* _Exercise_
Present the data once more in exactly its original form.

* _Dataset excerpt_

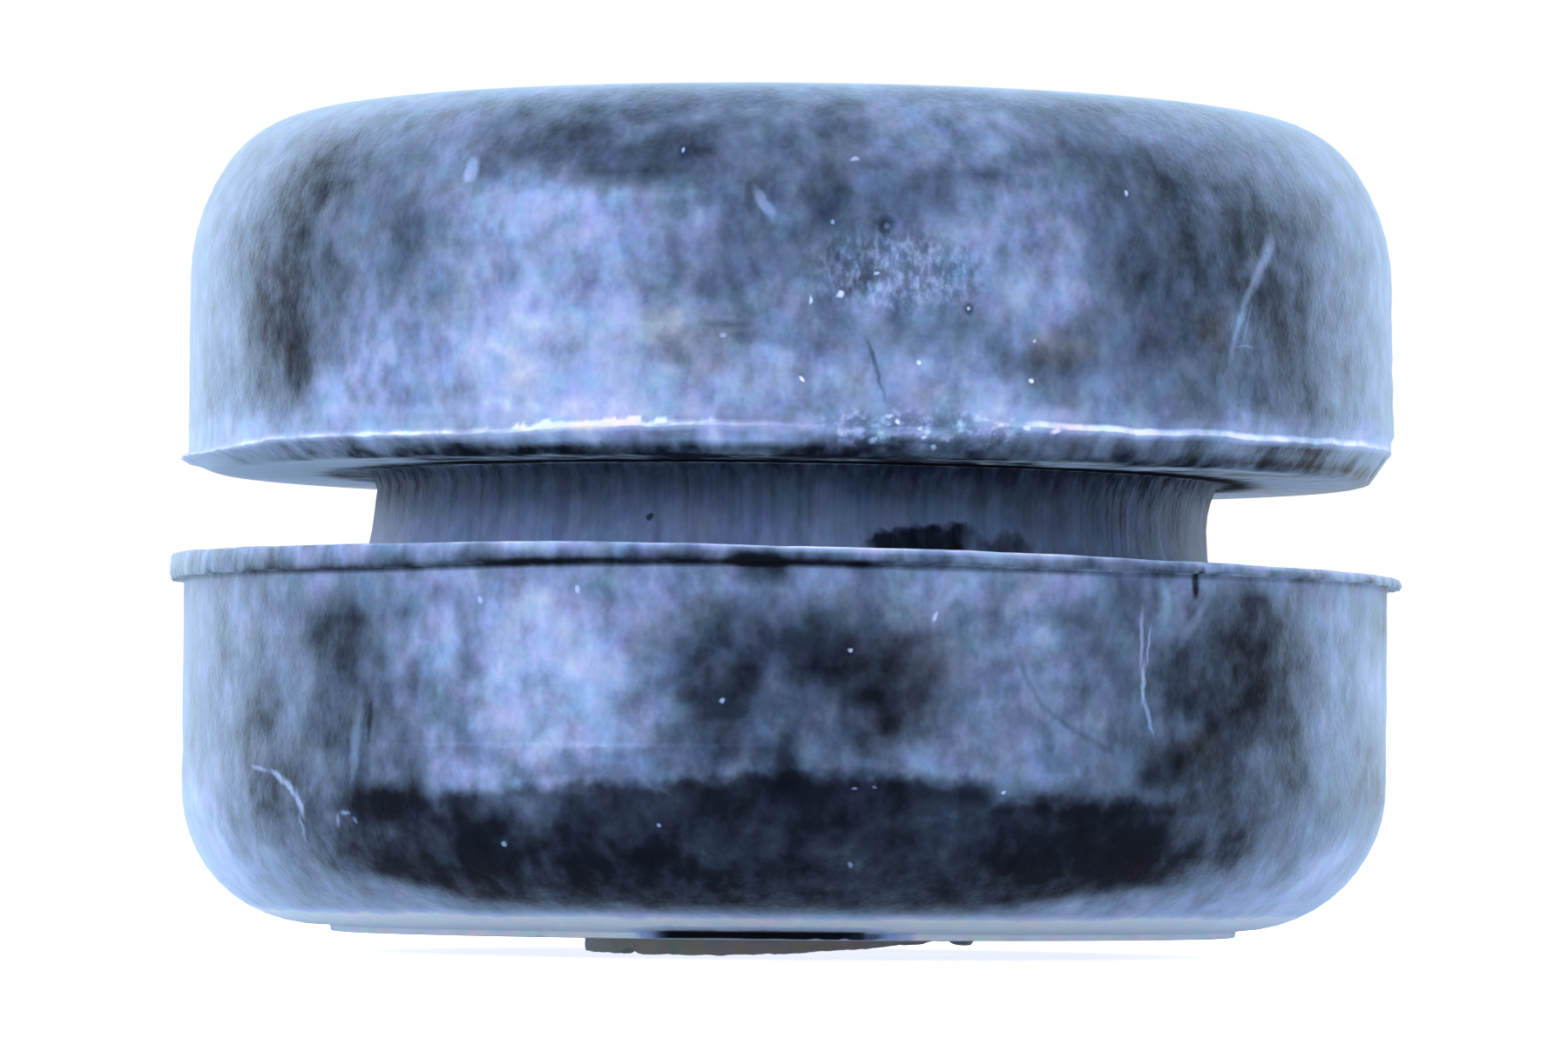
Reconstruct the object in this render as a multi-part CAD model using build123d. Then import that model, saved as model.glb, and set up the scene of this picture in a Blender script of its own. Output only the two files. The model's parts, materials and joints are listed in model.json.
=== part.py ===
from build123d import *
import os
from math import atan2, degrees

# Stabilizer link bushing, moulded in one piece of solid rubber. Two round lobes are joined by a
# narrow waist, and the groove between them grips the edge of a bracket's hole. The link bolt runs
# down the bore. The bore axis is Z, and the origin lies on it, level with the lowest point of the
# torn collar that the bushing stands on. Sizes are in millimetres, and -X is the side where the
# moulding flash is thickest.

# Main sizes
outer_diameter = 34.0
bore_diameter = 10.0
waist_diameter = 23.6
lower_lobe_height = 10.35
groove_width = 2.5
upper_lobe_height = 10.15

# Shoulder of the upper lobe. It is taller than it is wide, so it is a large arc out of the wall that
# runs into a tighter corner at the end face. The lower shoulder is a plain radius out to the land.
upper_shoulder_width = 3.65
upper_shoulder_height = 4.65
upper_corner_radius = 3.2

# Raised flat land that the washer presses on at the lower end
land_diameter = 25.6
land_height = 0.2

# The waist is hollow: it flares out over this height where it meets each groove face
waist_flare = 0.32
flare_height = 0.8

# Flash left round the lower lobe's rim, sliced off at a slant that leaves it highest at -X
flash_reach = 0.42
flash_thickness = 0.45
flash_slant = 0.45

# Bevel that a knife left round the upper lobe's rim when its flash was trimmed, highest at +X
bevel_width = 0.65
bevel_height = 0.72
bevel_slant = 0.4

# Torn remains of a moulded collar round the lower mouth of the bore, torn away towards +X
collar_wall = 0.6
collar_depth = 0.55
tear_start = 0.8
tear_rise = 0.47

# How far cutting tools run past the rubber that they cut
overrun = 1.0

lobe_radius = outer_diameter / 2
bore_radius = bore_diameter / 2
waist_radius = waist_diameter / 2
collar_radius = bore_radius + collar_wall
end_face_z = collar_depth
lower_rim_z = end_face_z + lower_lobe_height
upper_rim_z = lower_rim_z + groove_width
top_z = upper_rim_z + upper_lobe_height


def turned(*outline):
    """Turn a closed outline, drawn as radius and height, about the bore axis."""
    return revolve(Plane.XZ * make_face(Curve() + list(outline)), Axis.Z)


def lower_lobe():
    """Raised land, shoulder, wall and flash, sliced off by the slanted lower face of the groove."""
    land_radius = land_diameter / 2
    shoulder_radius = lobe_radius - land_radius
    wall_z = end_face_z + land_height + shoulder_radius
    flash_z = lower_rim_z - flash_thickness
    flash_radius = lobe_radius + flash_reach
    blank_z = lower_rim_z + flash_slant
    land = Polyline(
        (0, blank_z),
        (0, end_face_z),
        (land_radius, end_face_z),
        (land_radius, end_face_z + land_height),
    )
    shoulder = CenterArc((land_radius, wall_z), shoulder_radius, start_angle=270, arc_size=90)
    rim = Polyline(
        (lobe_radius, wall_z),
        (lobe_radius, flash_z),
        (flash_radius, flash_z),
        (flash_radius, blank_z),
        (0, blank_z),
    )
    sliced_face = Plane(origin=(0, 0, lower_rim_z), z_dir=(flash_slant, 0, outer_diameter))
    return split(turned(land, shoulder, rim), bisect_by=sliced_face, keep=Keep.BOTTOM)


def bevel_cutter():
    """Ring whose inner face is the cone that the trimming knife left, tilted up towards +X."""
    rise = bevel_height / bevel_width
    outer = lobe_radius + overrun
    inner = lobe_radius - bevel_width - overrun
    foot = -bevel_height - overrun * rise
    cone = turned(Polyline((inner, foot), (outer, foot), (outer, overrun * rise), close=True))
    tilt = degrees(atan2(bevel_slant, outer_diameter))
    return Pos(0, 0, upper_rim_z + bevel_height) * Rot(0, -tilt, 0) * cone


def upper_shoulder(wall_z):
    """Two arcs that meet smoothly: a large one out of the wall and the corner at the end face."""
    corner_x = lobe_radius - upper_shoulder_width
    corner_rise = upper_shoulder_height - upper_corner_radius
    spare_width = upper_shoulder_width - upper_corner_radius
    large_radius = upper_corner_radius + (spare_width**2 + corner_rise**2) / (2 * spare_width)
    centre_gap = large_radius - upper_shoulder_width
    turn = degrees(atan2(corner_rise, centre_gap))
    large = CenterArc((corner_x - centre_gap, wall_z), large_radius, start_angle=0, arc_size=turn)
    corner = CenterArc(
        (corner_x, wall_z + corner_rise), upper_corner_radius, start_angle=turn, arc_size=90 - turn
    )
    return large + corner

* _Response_
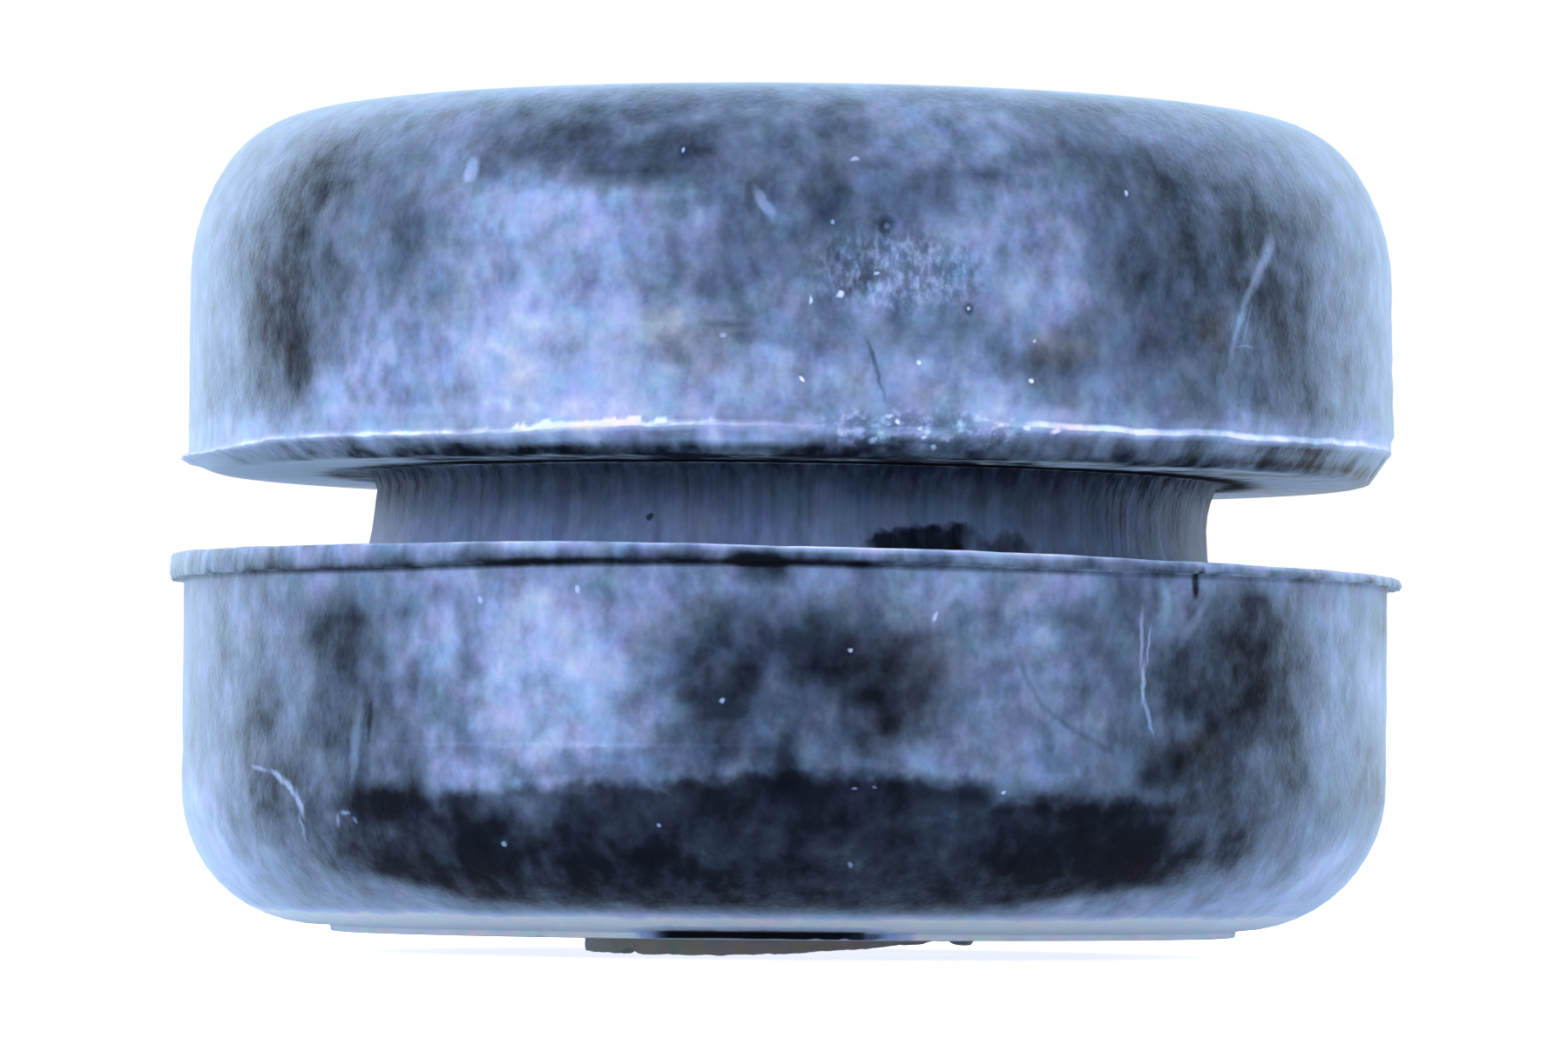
Reconstruct the object in this render as a multi-part CAD model using build123d. Then import that model, saved as model.glb, and set up the scene of this picture in a Blender script of its own. Output only the two files. The model's parts, materials and joints are listed in model.json.
=== part.py ===
from build123d import *
import os
from math import atan2, degrees

# Stabilizer link bushing, moulded in one piece of solid rubber. Two round lobes are joined by a
# narrow waist, and the groove between them grips the edge of a bracket's hole. The link bolt runs
# down the bore. The bore axis is Z, and the origin lies on it, level with the lowest point of the
# torn collar that the bushing stands on. Sizes are in millimetres, and -X is the side where the
# moulding flash is thickest.

# Main sizes
outer_diameter = 34.0
bore_diameter = 10.0
waist_diameter = 23.6
lower_lobe_height = 10.35
groove_width = 2.5
upper_lobe_height = 10.15

# Shoulder of the upper lobe. It is taller than it is wide, so it is a large arc out of the wall that
# runs into a tighter corner at the end face. The lower shoulder is a plain radius out to the land.
upper_shoulder_width = 3.65
upper_shoulder_height = 4.65
upper_corner_radius = 3.2

# Raised flat land that the washer presses on at the lower end
land_diameter = 25.6
land_height = 0.2

# The waist is hollow: it flares out over this height where it meets each groove face
waist_flare = 0.32
flare_height = 0.8

# Flash left round the lower lobe's rim, sliced off at a slant that leaves it highest at -X
flash_reach = 0.42
flash_thickness = 0.45
flash_slant = 0.45

# Bevel that a knife left round the upper lobe's rim when its flash was trimmed, highest at +X
bevel_width = 0.65
bevel_height = 0.72
bevel_slant = 0.4

# Torn remains of a moulded collar round the lower mouth of the bore, torn away towards +X
collar_wall = 0.6
collar_depth = 0.55
tear_start = 0.8
tear_rise = 0.47

# How far cutting tools run past the rubber that they cut
overrun = 1.0

lobe_radius = outer_diameter / 2
bore_radius = bore_diameter / 2
waist_radius = waist_diameter / 2
collar_radius = bore_radius + collar_wall
end_face_z = collar_depth
lower_rim_z = end_face_z + lower_lobe_height
upper_rim_z = lower_rim_z + groove_width
top_z = upper_rim_z + upper_lobe_height


def turned(*outline):
    """Turn a closed outline, drawn as radius and height, about the bore axis."""
    return revolve(Plane.XZ * make_face(Curve() + list(outline)), Axis.Z)


def lower_lobe():
    """Raised land, shoulder, wall and flash, sliced off by the slanted lower face of the groove."""
    land_radius = land_diameter / 2
    shoulder_radius = lobe_radius - land_radius
    wall_z = end_face_z + land_height + shoulder_radius
    flash_z = lower_rim_z - flash_thickness
    flash_radius = lobe_radius + flash_reach
    blank_z = lower_rim_z + flash_slant
    land = Polyline(
        (0, blank_z),
        (0, end_face_z),
        (land_radius, end_face_z),
        (land_radius, end_face_z + land_height),
    )
    shoulder = CenterArc((land_radius, wall_z), shoulder_radius, start_angle=270, arc_size=90)
    rim = Polyline(
        (lobe_radius, wall_z),
        (lobe_radius, flash_z),
        (flash_radius, flash_z),
        (flash_radius, blank_z),
        (0, blank_z),
    )
    sliced_face = Plane(origin=(0, 0, lower_rim_z), z_dir=(flash_slant, 0, outer_diameter))
    return split(turned(land, shoulder, rim), bisect_by=sliced_face, keep=Keep.BOTTOM)


def bevel_cutter():
    """Ring whose inner face is the cone that the trimming knife left, tilted up towards +X."""
    rise = bevel_height / bevel_width
    outer = lobe_radius + overrun
    inner = lobe_radius - bevel_width - overrun
    foot = -bevel_height - overrun * rise
    cone = turned(Polyline((inner, foot), (outer, foot), (outer, overrun * rise), close=True))
    tilt = degrees(atan2(bevel_slant, outer_diameter))
    return Pos(0, 0, upper_rim_z + bevel_height) * Rot(0, -tilt, 0) * cone


def upper_shoulder(wall_z):
    """Two arcs that meet smoothly: a large one out of the wall and the corner at the end face."""
    corner_x = lobe_radius - upper_shoulder_width
    corner_rise = upper_shoulder_height - upper_corner_radius
    spare_width = upper_shoulder_width - upper_corner_radius
    large_radius = upper_corner_radius + (spare_width**2 + corner_rise**2) / (2 * spare_width)
    centre_gap = large_radius - upper_shoulder_width
    turn = degrees(atan2(corner_rise, centre_gap))
    large = CenterArc((corner_x - centre_gap, wall_z), large_radius, start_angle=0, arc_size=turn)
    corner = CenterArc(
        (corner_x, wall_z + corner_rise), upper_corner_radius, start_angle=turn, arc_size=90 - turn
    )
    return large + corner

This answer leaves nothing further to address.